地域のお父さんも頼りになる師匠&心強い助っ人

「単なるシェアハウスとしての機能だけじゃなくて、作っている過程で、いろんな人を巻き込んで関わってくれる人を増やしたり、仲間づくりをしてもらったり、木材などは古いものを使ったり、あえて時間のかかる面倒くさいやり方をしています。なかなか進まない作業にやきもきしている人や、住む人の候補は決まっているのかと心配してくれている人もいます。いろいろ自分もハラハラしているけど、周りもハラハラしているみたいです。自分一人だけじゃなく、関わる人みんなでシェアハウスづくりを楽しむ、壮大なエンターテイメントですね(笑) ほんと、たくさんの人に助けられながら進んでいます」

完成イメージ。庭先をのんびり眺めらながら作業ができるスペースを縁側のそばに設置予定。

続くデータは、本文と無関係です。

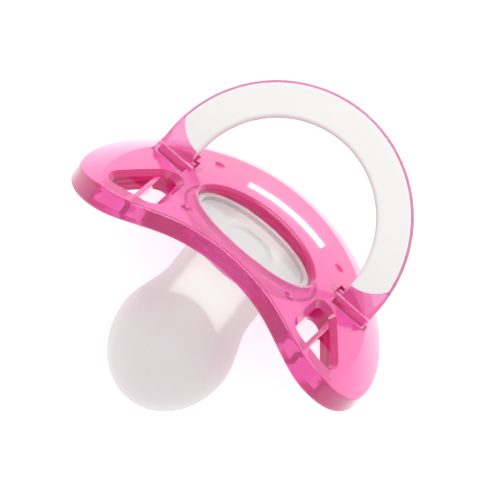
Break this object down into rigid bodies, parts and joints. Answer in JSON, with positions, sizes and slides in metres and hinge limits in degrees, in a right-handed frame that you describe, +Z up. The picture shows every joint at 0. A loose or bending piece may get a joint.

完成イメージ。仏壇があった場所がミニキッチンに変身。

「ここにいる人が楽しそうにしていると、自分もプロジェクトに関わりたいという人が出てきたり。そうやってここでつながる縁を大きくしていけたらいいなと思っています。住んでいる人だけのつながりだけでなく、近所の人がふらっときて、ここに住んでいる人と関わったりとか、仕事帰りによってもらったりとか。地域の活動の小さな相談場所になってもおもしろいかなと思っています。ここに暮らす外の人と地域の人をつなぐ場所みたいな感じで」

藤田さんの友人をはじめ、地域の多世代の人が「よすが」に足を運ぶ

田舎の生活と仕事が溶け込む暮らし

4月からスタートしたシェアハウスプロジェクト。12月26日には、リビングスペースとキッチンスペースのお披露目会が開かれます。

小学生が磨いた縁側の床、高校生が塗った壁や放置竹林の竹を活用した竹灯籠、地域の方と張り替えた床など、いろんな人が関わり、それぞれの思いがつまったシェアハウスプロジェクト”よすが”。最大3名まで入居できる4月からの入居者を、ホームページで順次募集しています。

作業を一緒にすすめる仲間たち

「仕事と生活が分離してしまって、日々の生活に虚無感を感じている都会暮らしの人や、今までの生活のあり方を見直して新しい生活に興味のある若い世代、または新しい価値観の生活を作っていきたい人と一緒に生活できたらと思っています。田舎には、資源がたくさんあります。草刈り、山仕事、大工、里山、竹林などを活用することで、小さいながらも経済をまわすことができます。シェアハウスに住む人と一緒に仕事をシェアしたり、田舎の暮らしを楽しんでみたい人にぜひ来てほしいですね」

「よすが」に携わった人たちの写真が飾られている。(写真中央の石原さん提供)

田舎の生活と仕事が溶け込む暮らし方を提案しようとする藤田さん。正解のない人生の生き方や暮らし方も「これは全部実験。次へ進む検証材料」と思えば、ちょっと気楽に人生のトライ&エラーを繰り返せます。

“よすが”は、そんな暮らし方の実験を楽しんでみたい人にはぴったりな場所。新しくできる地域の交流の場に「きょうはどんな縁があるだろう」と、足を運んでみるのも面白いかもしれません。